■ THE PROBLEM ■
Reproduce each line from the first in the data through the line that contains "RUNNING_CLEARANCE = 0.07" exactly; give nothing else.

■ Saved data entries ■
◆ ◆ ◆ ◆

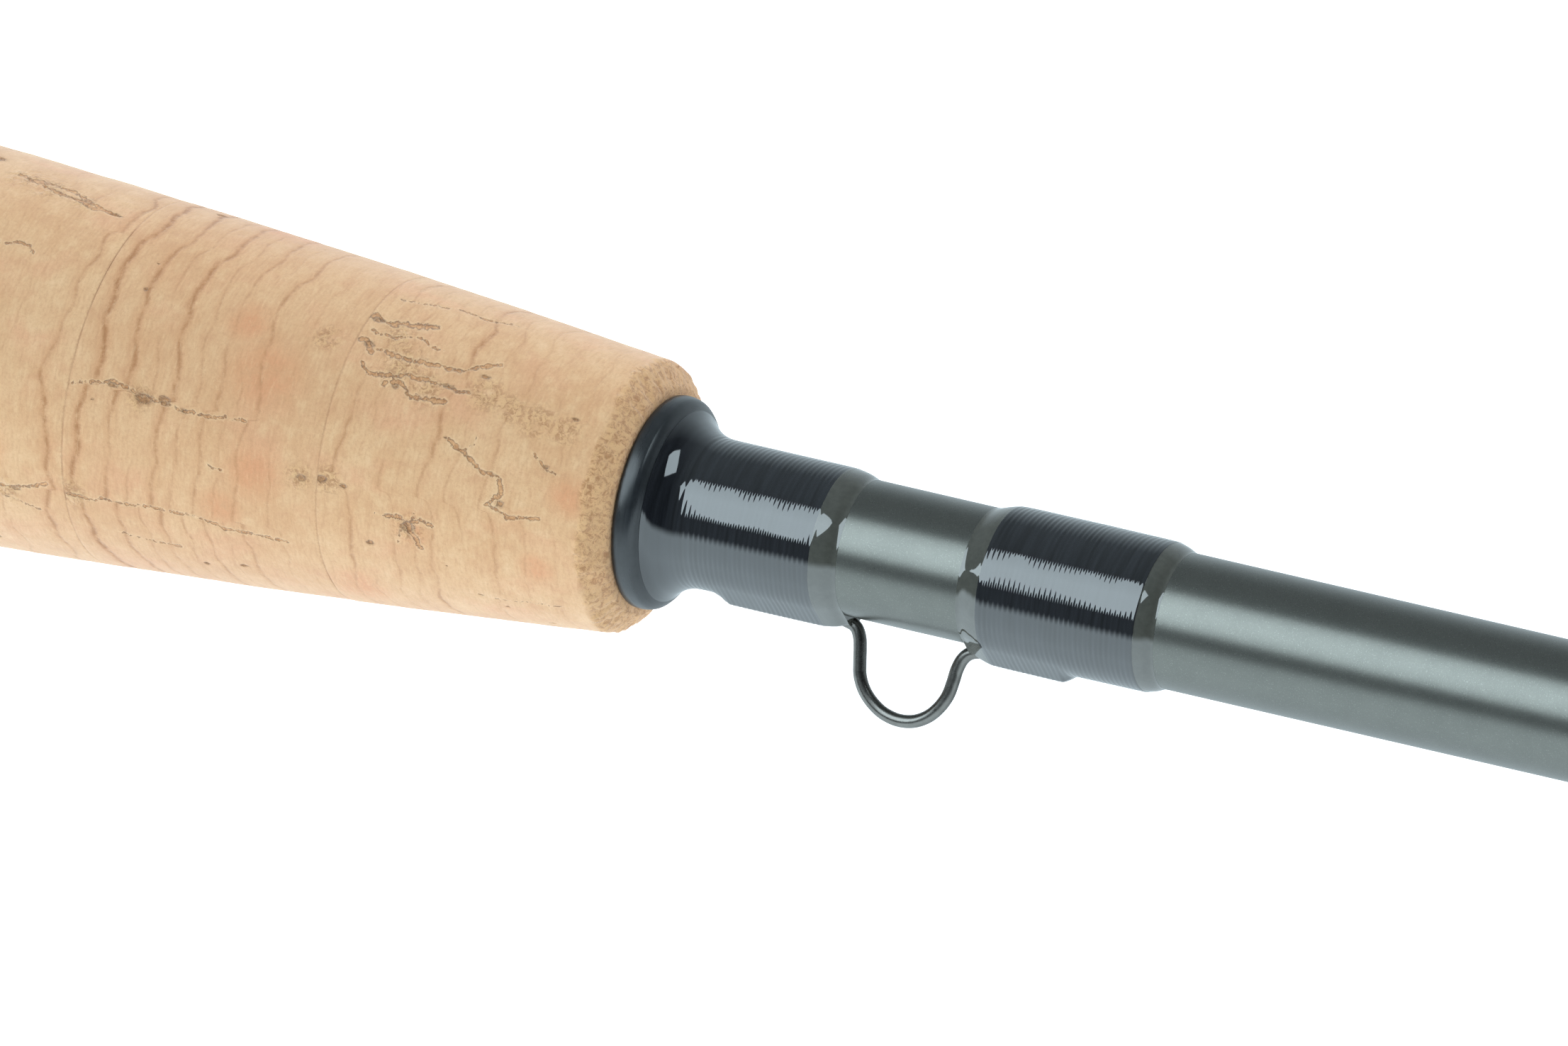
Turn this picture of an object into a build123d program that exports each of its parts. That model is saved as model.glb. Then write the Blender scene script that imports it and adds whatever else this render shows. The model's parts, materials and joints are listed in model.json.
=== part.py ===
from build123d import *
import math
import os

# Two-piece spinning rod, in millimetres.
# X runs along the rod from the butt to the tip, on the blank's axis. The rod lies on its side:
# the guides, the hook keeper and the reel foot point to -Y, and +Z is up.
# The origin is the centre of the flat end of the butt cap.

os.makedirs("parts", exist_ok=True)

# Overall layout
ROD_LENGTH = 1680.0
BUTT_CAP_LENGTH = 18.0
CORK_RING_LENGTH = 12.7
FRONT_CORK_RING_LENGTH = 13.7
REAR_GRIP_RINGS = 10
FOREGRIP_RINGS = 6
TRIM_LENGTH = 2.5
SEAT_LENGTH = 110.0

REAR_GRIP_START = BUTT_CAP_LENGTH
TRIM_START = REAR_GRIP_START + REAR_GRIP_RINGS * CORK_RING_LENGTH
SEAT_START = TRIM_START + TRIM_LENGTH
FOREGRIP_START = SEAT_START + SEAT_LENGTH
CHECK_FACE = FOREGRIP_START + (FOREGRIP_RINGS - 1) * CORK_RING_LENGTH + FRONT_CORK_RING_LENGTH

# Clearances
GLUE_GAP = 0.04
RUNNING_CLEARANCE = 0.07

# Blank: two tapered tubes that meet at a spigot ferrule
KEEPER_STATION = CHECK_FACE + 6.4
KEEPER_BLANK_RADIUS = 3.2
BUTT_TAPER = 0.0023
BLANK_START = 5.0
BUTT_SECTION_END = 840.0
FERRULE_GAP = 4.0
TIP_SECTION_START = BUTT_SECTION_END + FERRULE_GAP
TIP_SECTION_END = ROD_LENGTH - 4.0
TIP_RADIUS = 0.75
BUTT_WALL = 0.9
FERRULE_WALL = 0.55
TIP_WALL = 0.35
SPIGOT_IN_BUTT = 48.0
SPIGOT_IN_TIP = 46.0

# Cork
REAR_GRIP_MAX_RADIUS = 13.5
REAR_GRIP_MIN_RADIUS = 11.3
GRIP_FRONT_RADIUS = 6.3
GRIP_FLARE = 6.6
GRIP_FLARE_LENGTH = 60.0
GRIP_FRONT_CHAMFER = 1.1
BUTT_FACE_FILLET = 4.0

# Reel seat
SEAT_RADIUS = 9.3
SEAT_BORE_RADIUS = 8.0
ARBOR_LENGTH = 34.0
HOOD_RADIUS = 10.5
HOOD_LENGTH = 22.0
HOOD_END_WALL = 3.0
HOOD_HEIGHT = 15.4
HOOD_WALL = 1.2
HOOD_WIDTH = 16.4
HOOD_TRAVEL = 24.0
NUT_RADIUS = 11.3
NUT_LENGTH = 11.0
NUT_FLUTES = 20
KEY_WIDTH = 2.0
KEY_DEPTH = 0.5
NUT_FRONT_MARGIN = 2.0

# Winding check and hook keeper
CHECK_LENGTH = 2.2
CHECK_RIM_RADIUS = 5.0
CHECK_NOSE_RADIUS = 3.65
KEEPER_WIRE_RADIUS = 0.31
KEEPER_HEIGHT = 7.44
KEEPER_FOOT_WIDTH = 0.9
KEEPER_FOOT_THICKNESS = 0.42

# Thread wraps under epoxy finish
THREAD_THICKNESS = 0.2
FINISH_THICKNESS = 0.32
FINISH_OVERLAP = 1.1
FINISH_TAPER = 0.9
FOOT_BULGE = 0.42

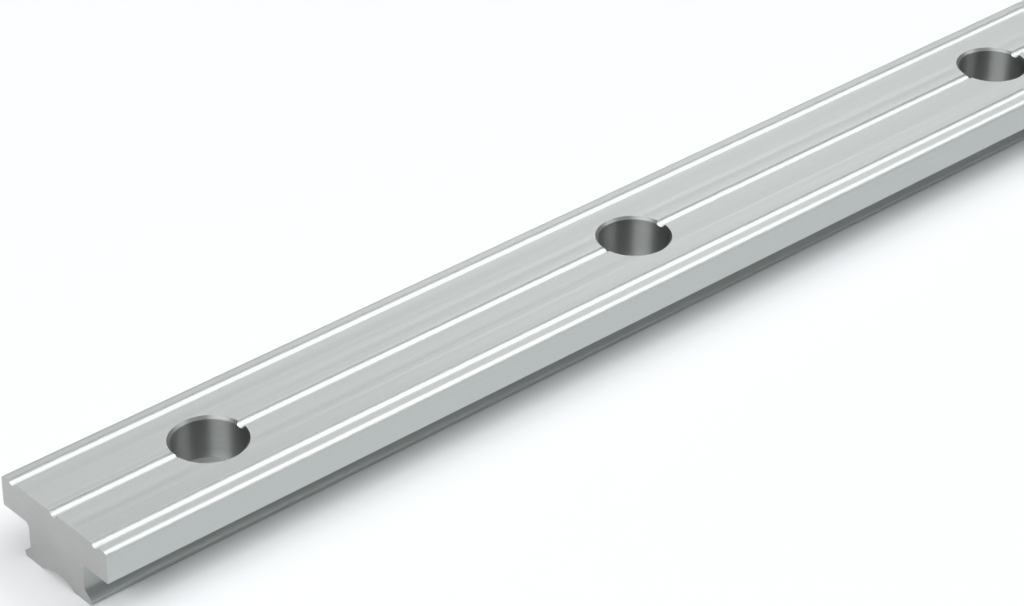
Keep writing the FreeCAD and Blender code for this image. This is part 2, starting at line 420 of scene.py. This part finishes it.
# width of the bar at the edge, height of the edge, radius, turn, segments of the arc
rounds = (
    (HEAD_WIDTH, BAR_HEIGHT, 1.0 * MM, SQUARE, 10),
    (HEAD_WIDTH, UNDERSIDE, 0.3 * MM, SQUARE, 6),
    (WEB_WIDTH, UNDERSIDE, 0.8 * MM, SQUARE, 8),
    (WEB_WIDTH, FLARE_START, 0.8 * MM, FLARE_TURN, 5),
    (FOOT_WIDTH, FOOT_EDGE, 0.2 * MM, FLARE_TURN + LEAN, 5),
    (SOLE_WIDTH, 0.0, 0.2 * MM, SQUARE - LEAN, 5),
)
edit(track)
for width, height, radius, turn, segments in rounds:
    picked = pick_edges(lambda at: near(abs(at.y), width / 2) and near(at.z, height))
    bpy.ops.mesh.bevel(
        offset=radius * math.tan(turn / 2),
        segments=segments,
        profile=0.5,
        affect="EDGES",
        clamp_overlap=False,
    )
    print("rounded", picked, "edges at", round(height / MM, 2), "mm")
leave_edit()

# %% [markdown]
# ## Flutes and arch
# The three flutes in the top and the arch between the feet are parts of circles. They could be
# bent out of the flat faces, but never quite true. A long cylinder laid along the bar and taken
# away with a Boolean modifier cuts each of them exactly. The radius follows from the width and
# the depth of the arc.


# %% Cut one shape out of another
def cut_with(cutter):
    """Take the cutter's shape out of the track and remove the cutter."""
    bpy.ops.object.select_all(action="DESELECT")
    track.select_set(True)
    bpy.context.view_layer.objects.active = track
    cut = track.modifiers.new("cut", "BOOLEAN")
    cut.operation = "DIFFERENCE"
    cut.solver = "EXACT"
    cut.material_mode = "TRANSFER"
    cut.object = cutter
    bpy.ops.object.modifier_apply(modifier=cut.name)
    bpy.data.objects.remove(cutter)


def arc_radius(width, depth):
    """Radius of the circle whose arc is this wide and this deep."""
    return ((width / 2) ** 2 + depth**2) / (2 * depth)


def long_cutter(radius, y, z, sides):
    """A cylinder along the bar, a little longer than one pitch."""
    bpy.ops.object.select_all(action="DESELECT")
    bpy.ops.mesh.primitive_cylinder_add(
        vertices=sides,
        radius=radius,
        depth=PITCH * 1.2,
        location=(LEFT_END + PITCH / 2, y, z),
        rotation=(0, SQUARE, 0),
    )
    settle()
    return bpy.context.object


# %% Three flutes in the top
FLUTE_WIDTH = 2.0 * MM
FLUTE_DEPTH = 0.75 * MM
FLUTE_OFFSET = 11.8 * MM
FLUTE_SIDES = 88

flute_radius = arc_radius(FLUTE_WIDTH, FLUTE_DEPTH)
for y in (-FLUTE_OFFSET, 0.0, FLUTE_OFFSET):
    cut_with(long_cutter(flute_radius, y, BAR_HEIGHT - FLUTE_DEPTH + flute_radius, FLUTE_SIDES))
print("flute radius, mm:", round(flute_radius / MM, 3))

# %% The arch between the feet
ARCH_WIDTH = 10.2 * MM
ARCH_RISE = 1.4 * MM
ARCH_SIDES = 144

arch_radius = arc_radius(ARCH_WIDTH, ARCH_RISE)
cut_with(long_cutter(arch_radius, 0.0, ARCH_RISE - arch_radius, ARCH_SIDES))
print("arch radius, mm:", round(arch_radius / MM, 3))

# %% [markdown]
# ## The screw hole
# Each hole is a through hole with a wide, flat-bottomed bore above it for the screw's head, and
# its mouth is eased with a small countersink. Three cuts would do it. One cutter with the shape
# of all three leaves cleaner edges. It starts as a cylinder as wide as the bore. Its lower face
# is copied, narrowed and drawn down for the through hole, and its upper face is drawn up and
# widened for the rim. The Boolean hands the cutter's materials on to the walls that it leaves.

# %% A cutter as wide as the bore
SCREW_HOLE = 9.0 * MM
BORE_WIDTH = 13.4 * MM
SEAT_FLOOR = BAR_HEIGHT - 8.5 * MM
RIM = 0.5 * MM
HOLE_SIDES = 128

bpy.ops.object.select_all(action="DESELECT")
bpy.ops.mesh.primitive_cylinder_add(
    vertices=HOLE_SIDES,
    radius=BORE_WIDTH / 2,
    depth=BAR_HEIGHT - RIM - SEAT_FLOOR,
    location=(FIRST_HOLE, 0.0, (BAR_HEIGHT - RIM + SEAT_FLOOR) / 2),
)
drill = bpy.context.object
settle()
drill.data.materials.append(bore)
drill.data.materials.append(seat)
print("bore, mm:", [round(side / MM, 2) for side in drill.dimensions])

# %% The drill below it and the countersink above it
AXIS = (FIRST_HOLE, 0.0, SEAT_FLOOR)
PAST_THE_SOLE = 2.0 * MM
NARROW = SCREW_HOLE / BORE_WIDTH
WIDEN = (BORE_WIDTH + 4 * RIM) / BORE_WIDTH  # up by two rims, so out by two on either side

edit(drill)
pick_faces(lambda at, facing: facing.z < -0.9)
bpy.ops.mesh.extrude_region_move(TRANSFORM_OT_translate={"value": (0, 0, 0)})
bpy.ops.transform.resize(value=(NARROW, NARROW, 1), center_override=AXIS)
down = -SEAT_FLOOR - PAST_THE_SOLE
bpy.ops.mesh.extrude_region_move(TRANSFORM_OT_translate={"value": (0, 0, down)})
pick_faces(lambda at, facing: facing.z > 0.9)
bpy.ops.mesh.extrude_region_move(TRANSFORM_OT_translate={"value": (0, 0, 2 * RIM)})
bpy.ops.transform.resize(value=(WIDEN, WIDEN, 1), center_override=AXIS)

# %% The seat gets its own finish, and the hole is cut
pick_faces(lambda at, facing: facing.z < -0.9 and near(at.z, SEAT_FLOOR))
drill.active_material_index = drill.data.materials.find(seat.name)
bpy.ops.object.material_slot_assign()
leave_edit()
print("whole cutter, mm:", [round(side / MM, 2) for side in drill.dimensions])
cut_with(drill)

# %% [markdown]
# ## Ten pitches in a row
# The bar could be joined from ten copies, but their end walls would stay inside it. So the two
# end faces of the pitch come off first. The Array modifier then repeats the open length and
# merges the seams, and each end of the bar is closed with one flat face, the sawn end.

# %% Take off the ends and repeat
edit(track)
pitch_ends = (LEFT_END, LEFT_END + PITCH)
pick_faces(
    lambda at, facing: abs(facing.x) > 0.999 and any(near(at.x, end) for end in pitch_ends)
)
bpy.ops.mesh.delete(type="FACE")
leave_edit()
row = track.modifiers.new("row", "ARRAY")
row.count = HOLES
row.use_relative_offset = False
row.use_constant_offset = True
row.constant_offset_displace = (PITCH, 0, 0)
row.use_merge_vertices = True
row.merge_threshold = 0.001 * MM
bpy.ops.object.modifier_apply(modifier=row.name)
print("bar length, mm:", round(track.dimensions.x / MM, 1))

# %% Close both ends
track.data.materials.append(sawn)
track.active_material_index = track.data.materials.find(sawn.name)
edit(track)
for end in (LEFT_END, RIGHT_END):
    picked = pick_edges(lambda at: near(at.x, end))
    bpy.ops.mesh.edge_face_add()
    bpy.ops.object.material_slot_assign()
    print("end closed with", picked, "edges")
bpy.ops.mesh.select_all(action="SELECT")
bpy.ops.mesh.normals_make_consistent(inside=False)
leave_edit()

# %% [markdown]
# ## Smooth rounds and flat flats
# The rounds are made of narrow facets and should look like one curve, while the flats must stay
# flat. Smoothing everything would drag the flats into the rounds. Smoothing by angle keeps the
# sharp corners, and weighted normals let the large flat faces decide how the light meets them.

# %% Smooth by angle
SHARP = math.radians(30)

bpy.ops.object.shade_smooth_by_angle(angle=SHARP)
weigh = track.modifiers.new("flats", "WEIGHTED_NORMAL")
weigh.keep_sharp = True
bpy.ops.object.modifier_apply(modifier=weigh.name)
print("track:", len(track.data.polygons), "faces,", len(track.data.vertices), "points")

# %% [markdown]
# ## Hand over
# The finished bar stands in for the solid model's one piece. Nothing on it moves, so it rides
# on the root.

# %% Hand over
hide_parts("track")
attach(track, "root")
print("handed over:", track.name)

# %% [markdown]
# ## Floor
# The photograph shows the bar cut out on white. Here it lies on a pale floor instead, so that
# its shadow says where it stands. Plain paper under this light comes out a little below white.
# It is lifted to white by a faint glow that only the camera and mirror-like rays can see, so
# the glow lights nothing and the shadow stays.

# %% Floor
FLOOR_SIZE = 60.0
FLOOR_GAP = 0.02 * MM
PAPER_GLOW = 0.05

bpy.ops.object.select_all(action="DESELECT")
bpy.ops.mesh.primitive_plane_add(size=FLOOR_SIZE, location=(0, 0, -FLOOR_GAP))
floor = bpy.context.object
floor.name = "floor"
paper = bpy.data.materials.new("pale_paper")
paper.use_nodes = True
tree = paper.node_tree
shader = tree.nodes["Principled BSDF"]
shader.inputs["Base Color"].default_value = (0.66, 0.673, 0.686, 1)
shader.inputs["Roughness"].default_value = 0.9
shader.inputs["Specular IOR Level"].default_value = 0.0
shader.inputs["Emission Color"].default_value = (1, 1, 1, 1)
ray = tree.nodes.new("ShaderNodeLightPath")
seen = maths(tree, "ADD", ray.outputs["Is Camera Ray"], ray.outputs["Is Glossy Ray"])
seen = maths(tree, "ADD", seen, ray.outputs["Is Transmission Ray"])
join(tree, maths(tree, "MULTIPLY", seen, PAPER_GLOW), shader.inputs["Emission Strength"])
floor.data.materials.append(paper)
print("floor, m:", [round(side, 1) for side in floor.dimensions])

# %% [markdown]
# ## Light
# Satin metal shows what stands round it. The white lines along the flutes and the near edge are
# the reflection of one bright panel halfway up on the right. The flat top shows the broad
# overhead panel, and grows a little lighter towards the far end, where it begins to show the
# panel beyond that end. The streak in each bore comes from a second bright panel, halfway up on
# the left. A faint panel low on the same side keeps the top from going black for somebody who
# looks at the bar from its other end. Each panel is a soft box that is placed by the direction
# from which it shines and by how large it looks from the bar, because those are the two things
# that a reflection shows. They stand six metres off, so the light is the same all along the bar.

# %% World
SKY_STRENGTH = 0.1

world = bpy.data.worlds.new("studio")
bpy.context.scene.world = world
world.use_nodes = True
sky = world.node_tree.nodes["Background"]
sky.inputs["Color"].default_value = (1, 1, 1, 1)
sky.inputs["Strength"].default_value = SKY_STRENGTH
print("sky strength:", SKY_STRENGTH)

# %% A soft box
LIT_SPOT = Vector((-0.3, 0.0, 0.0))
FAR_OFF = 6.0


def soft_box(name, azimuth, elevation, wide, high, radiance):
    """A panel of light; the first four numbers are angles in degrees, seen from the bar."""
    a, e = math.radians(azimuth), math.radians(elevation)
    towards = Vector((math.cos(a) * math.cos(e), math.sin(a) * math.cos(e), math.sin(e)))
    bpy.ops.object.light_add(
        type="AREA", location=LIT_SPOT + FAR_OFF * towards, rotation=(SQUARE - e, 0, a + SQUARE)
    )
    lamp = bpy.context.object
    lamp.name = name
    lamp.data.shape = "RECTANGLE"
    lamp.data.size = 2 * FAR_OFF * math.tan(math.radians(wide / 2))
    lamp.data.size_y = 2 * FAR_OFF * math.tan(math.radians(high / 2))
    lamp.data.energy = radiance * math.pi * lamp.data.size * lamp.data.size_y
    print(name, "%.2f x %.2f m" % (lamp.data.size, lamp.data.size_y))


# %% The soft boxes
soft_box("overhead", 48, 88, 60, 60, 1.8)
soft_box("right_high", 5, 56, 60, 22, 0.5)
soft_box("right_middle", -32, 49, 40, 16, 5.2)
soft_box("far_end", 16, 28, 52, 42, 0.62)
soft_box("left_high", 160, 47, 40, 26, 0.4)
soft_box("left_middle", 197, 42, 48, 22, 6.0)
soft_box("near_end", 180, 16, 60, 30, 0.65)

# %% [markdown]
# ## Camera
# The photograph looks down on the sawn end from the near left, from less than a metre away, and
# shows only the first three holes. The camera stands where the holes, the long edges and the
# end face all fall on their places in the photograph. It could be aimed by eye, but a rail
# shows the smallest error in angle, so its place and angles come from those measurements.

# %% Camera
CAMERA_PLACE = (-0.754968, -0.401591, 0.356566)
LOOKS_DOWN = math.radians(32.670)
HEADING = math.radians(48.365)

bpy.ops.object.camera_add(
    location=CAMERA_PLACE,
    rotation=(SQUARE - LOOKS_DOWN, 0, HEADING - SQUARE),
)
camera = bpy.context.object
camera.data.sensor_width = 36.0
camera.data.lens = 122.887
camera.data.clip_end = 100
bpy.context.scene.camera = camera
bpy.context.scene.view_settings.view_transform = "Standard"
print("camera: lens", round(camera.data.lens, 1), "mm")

◆ ◆ ◆ ◆

■ EXERCISE ANSWER ■
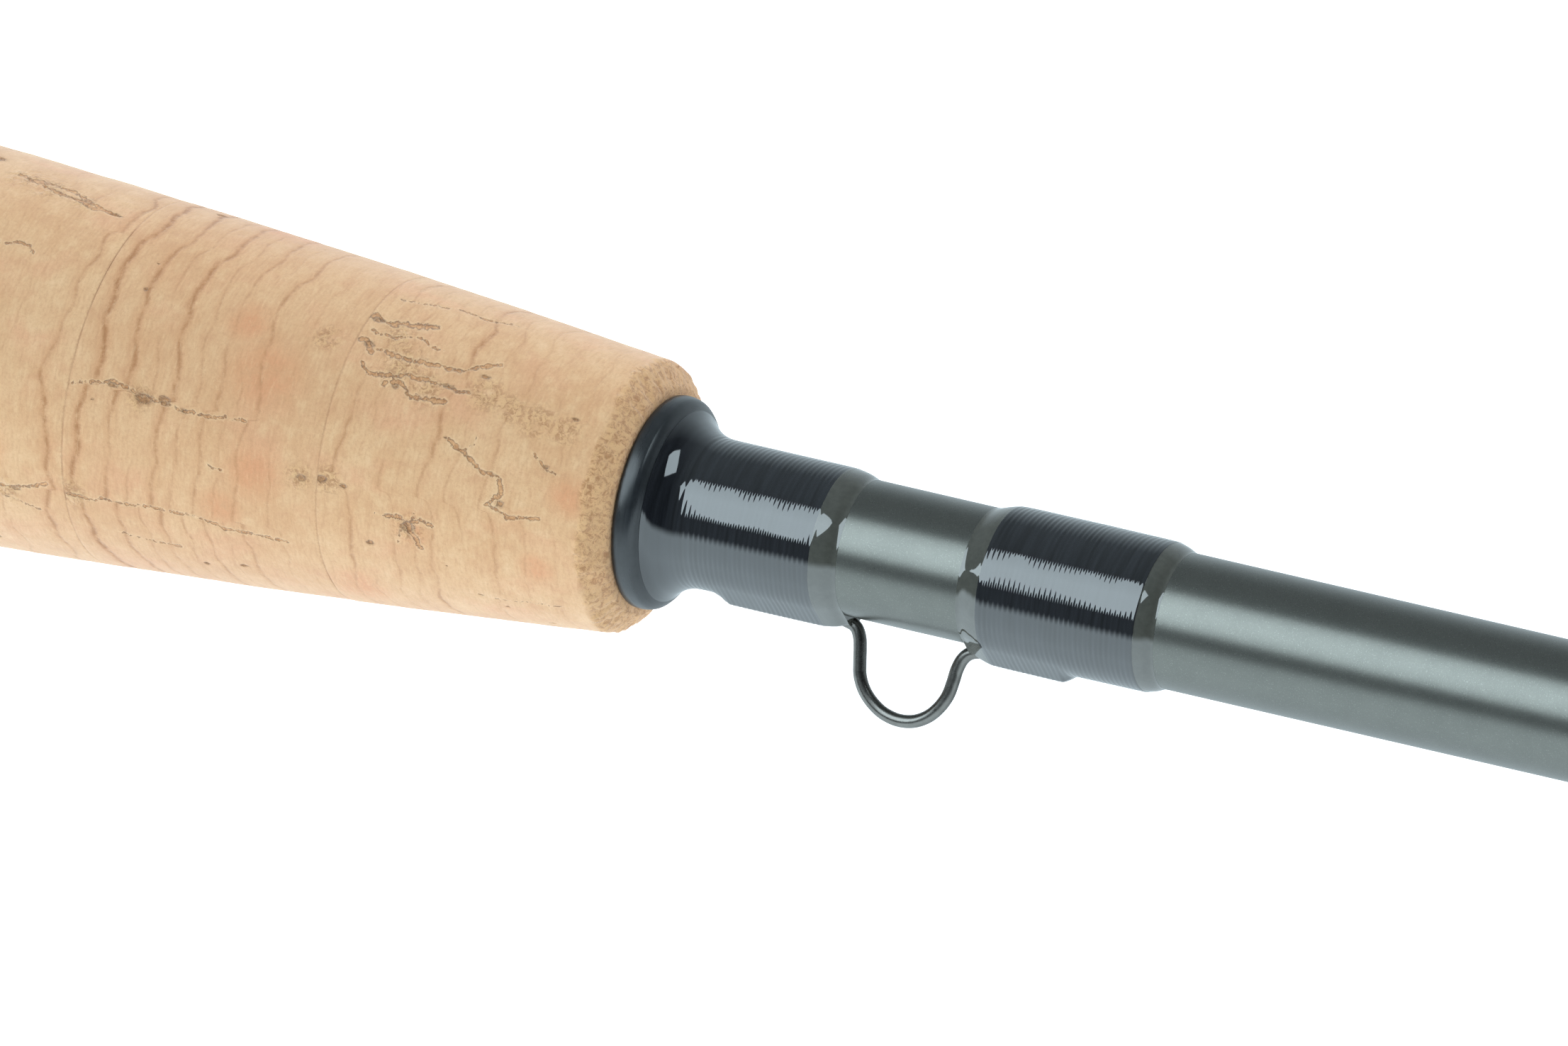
Turn this picture of an object into a build123d program that exports each of its parts. That model is saved as model.glb. Then write the Blender scene script that imports it and adds whatever else this render shows. The model's parts, materials and joints are listed in model.json.
=== part.py ===
from build123d import *
import math
import os

# Two-piece spinning rod, in millimetres.
# X runs along the rod from the butt to the tip, on the blank's axis. The rod lies on its side:
# the guides, the hook keeper and the reel foot point to -Y, and +Z is up.
# The origin is the centre of the flat end of the butt cap.

os.makedirs("parts", exist_ok=True)

# Overall layout
ROD_LENGTH = 1680.0
BUTT_CAP_LENGTH = 18.0
CORK_RING_LENGTH = 12.7
FRONT_CORK_RING_LENGTH = 13.7
REAR_GRIP_RINGS = 10
FOREGRIP_RINGS = 6
TRIM_LENGTH = 2.5
SEAT_LENGTH = 110.0

REAR_GRIP_START = BUTT_CAP_LENGTH
TRIM_START = REAR_GRIP_START + REAR_GRIP_RINGS * CORK_RING_LENGTH
SEAT_START = TRIM_START + TRIM_LENGTH
FOREGRIP_START = SEAT_START + SEAT_LENGTH
CHECK_FACE = FOREGRIP_START + (FOREGRIP_RINGS - 1) * CORK_RING_LENGTH + FRONT_CORK_RING_LENGTH

# Clearances
GLUE_GAP = 0.04
RUNNING_CLEARANCE = 0.07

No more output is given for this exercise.